Rai's trial began at the beginning of the month. The court heard from a variety of witnesses brought forward from the Crown, including drivers who were injured in the incident, workers who were on the bridge when the dump truck struck the superstructure of the bridge, police officers who attended the scene, Rai's colleagues and technicians who spoke about the state of the truck.

Crown's submissions

In his final submissions, Crown prosecutor Todd Norman made the case that Rai intentionally raised the box on the dump truck, wilfully striking the superstructure on the bridge.

The evidence brought forward by experts who reviewed and tested the truck showed the controls were in good working order. In order for the box to have been raised, it must have been done wilfully, Norman said.

Even if it was somehow done accidentally, he said, Rai would have felt the change in the truck or seen the box going up through his window, and he should have stopped or done something to address the situation. 

The power takeoff for the dump box was on before Rai entered the highway, but even with it left on, the dump box can't be raised accidentally, he said.

The collision left several people with injuries. Earlier in the trial, an OPP officer said he was surprised no one died in the incident. 

Norman said Rai showed "a pattern of inattention." He said this was likely compounded by his consumption of alcohol.

Even though the breath tests were removed as evidence, the court heard testimony from an OPP officer that Rai had the smell of alcohol on his breath, Norman said.

A half-empty bottle of liquor was discovered in the cab of the truck and one can infer that Rai had been drinking in the truck before the crash, Norman said.

Defence's submissions

Locke said the Crown was not successful in proving beyond a reasonable doubt that Rai wilfully damaged the Skyway bridge, but instead said "there is a complete lack of evidence," pertaining to this.

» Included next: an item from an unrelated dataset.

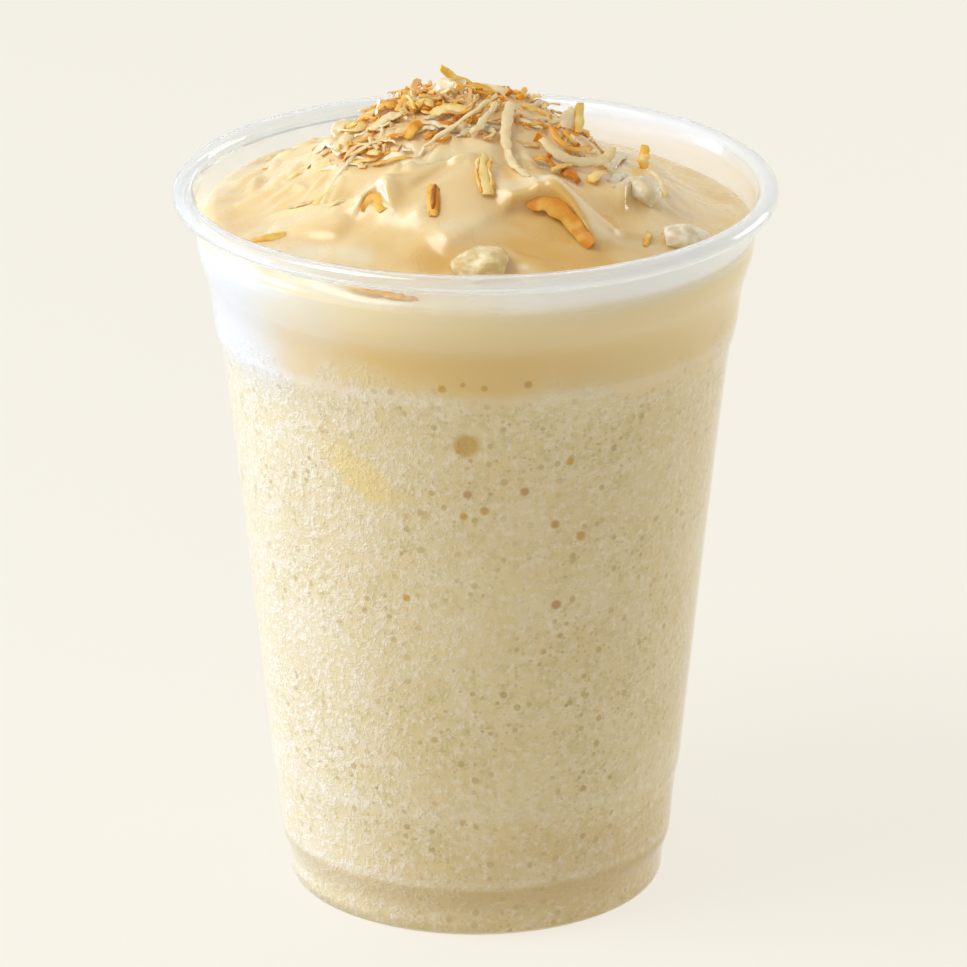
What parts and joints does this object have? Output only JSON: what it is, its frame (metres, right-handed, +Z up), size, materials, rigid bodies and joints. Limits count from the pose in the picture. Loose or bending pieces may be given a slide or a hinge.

He said Rai mistakenly left the power takeoff on in the vehicle. The PTO enables the driver to put the box up by pulling another lever.

Earlier in the trial, the court heard from technicians that it was possible for the box to rise on its own if enough back pressure built up in the system with the PTO left on while driving. 

Locke said it is unclear if this is what caused the bucket to go up, but it's speculative to say that Rai put it up on his own.

There were no obvious signs that might suggest the box on the back of the truck was raised, Locke said.

"There were no safety systems in this truck. Zero," he said. "It was deficient."

The court also heard there was an industry-wide problem with truck drivers leaving the PTO on.

As for the evidence of consumption of alcohol, Locke said there wasn't enough admissible evidence to prove he was under the influence.

Campling's ruling

The judge addressed both arguments made by Norman and Locke. He said considering all the evidence, including the lack of a motive, he could not find Rai guilty beyond a reasonable doubt of deliberately raising the box.

He said he was unable to find Rai guilty of mischief endangering life, as mischief requires the Crown to prove that Rai wilfully raised the dump box.

"You should not have been driving with the PTO on," he said, adding he also should have noticed the box was raised. It's "something you should have felt as you drove along."

Campling said the evidence suggesting Rai had been drinking contributed toward the dangerous driving conviction. While it's not clear how much alcohol was actually consumed, Campling said the drinking of alcohol increases the risk while driving, and contributes to making errors like not checking the PTO or noticing the box was going up.

Sentencing will occur on June 6. Rai's dangerous driving charge comes with a maximum prison sentence of up to five years, and a driving prohibition of up to 10 years on top of that.